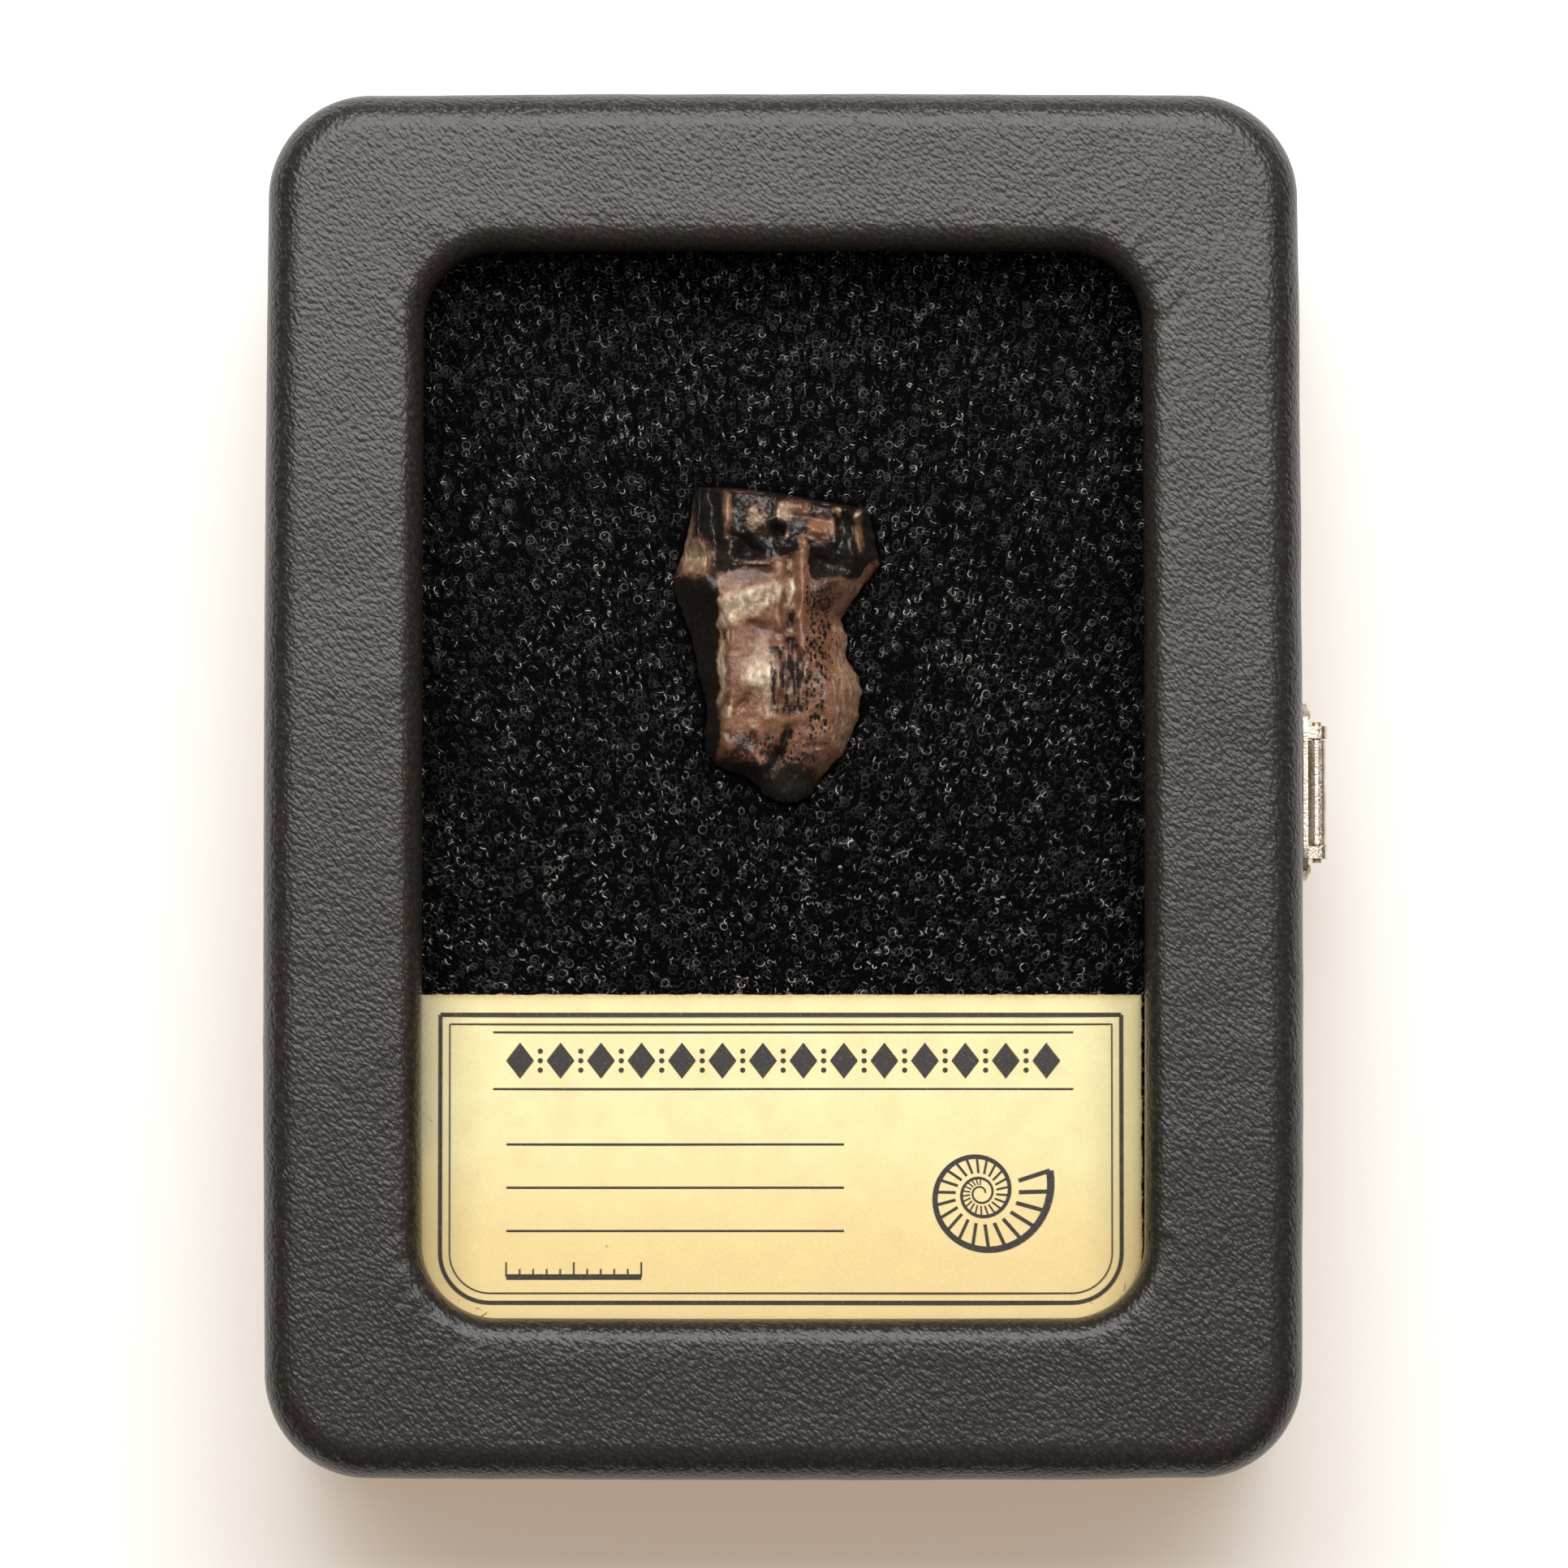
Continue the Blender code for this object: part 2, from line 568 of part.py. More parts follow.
def build_hinge(tray, lid_frame):
    tray_leaf = build_hinge_leaf("hinge_leaf_tray", -1, range(0, KNUCKLES, 2))
    lid_leaf = build_hinge_leaf("hinge_leaf_lid", 1, range(1, KNUCKLES, 2))
    pin = cylinder("hinge_pin", HINGE_PIN_RADIUS, (HINGE_X, -HINGE_HALF, SEAM_Z),
                   (HINGE_X, HINGE_HALF, SEAM_Z), METAL)
    tacks = {"tray": [], "lid": []}
    reach = HINGE_HALF + FIT
    for name, side, rim_piece, leaf in (("tray", -1, tray, tray_leaf), ("lid", 1, lid_frame, lid_leaf)):
        rebate_far = SEAM_Z + side * (SEAM_GAP / 2 + REBATE_DEPTH)
        rebate = rounded_box(f"{name} rebate", WALL, reach, min(SEAM_Z, rebate_far),
                             max(SEAM_Z, rebate_far), 0.0, None)
        rebate.location.x = HINGE_X + WALL / 2
        cut(rim_piece, rebate)
        cut(rim_piece, cylinder(f"{name} groove", HINGE_GROOVE, (HINGE_X, -reach, SEAM_Z),
                                (HINGE_X, reach, SEAM_Z), None))
        tack_x = HINGE_X + (LEAF_NEAR + LEAF_FAR) / 2
        head_z = SEAM_Z + side * SEAM_GAP / 2
        for number, tack_y in enumerate((-TACK_Y, TACK_Y), 1):
            foot = (tack_x, tack_y, head_z + side * TACK_LENGTH)
            hole = cylinder(f"{name} tack hole {number}", TACK_HOLE, (tack_x, tack_y, SEAM_Z),
                            (tack_x, tack_y, head_z + side * (TACK_LENGTH + FIT)), None, sides=10)
            cut(leaf, hole)
            cut(rim_piece, hole)
            tacks[name].append(cylinder(f"hinge_tack_{name}_{number}", TACK_RADIUS,
                                        (tack_x, tack_y, head_z), foot, METAL, sides=10))
    return [tray_leaf, pin] + tacks["tray"], [lid_leaf] + tacks["lid"]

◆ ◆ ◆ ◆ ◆

→ **TASK OBJECTIVE**
Reproduce all of the data exactly as given.

→ **WRITTEN REPLY**
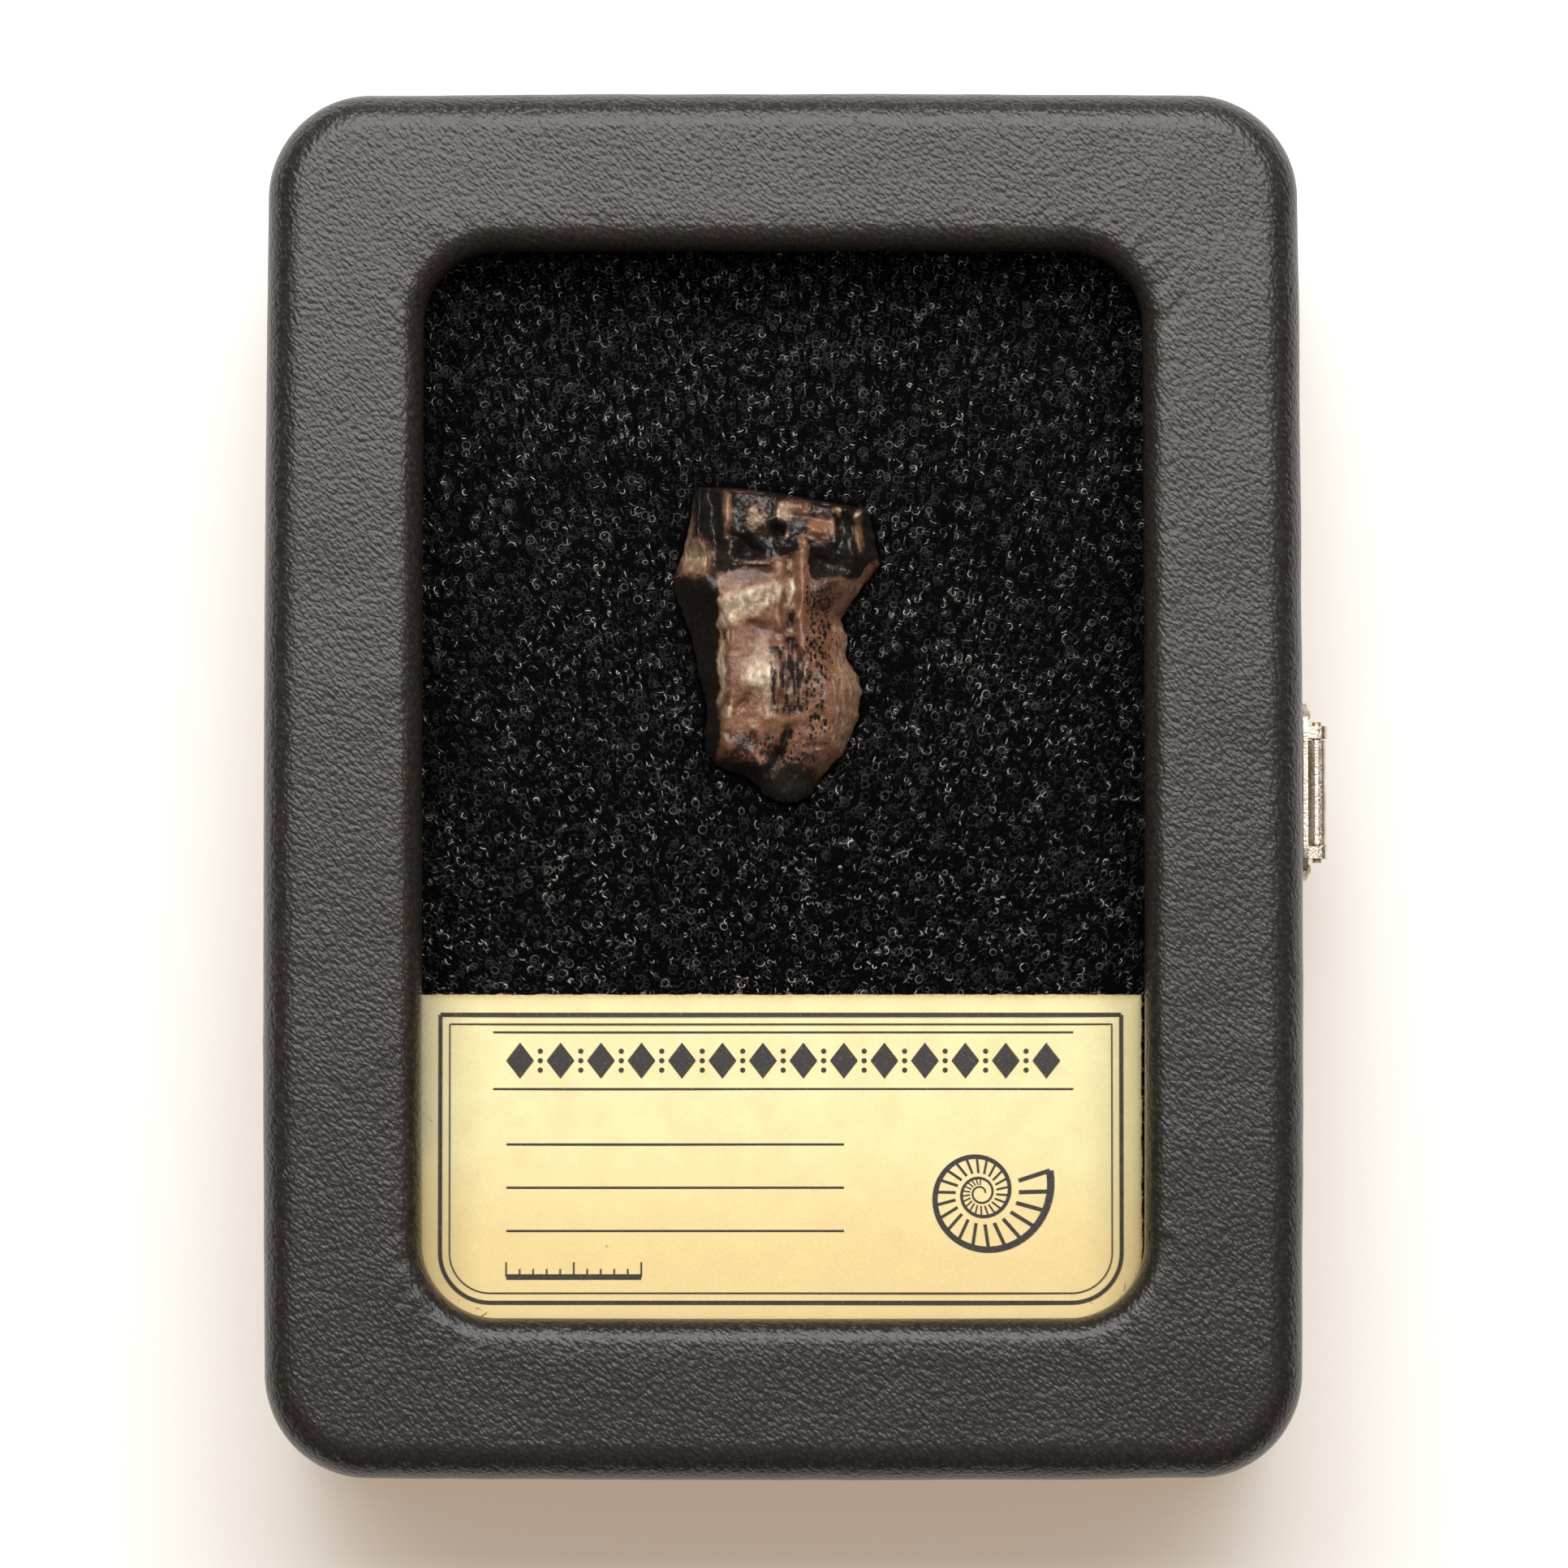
Continue the Blender code for this object: part 2, from line 568 of part.py. More parts follow.
def build_hinge(tray, lid_frame):
    tray_leaf = build_hinge_leaf("hinge_leaf_tray", -1, range(0, KNUCKLES, 2))
    lid_leaf = build_hinge_leaf("hinge_leaf_lid", 1, range(1, KNUCKLES, 2))
    pin = cylinder("hinge_pin", HINGE_PIN_RADIUS, (HINGE_X, -HINGE_HALF, SEAM_Z),
                   (HINGE_X, HINGE_HALF, SEAM_Z), METAL)
    tacks = {"tray": [], "lid": []}
    reach = HINGE_HALF + FIT
    for name, side, rim_piece, leaf in (("tray", -1, tray, tray_leaf), ("lid", 1, lid_frame, lid_leaf)):
        rebate_far = SEAM_Z + side * (SEAM_GAP / 2 + REBATE_DEPTH)
        rebate = rounded_box(f"{name} rebate", WALL, reach, min(SEAM_Z, rebate_far),
                             max(SEAM_Z, rebate_far), 0.0, None)
        rebate.location.x = HINGE_X + WALL / 2
        cut(rim_piece, rebate)
        cut(rim_piece, cylinder(f"{name} groove", HINGE_GROOVE, (HINGE_X, -reach, SEAM_Z),
                                (HINGE_X, reach, SEAM_Z), None))
        tack_x = HINGE_X + (LEAF_NEAR + LEAF_FAR) / 2
        head_z = SEAM_Z + side * SEAM_GAP / 2
        for number, tack_y in enumerate((-TACK_Y, TACK_Y), 1):
            foot = (tack_x, tack_y, head_z + side * TACK_LENGTH)
            hole = cylinder(f"{name} tack hole {number}", TACK_HOLE, (tack_x, tack_y, SEAM_Z),
                            (tack_x, tack_y, head_z + side * (TACK_LENGTH + FIT)), None, sides=10)
            cut(leaf, hole)
            cut(rim_piece, hole)
            tacks[name].append(cylinder(f"hinge_tack_{name}_{number}", TACK_RADIUS,
                                        (tack_x, tack_y, head_z), foot, METAL, sides=10))
    return [tray_leaf, pin] + tacks["tray"], [lid_leaf] + tacks["lid"]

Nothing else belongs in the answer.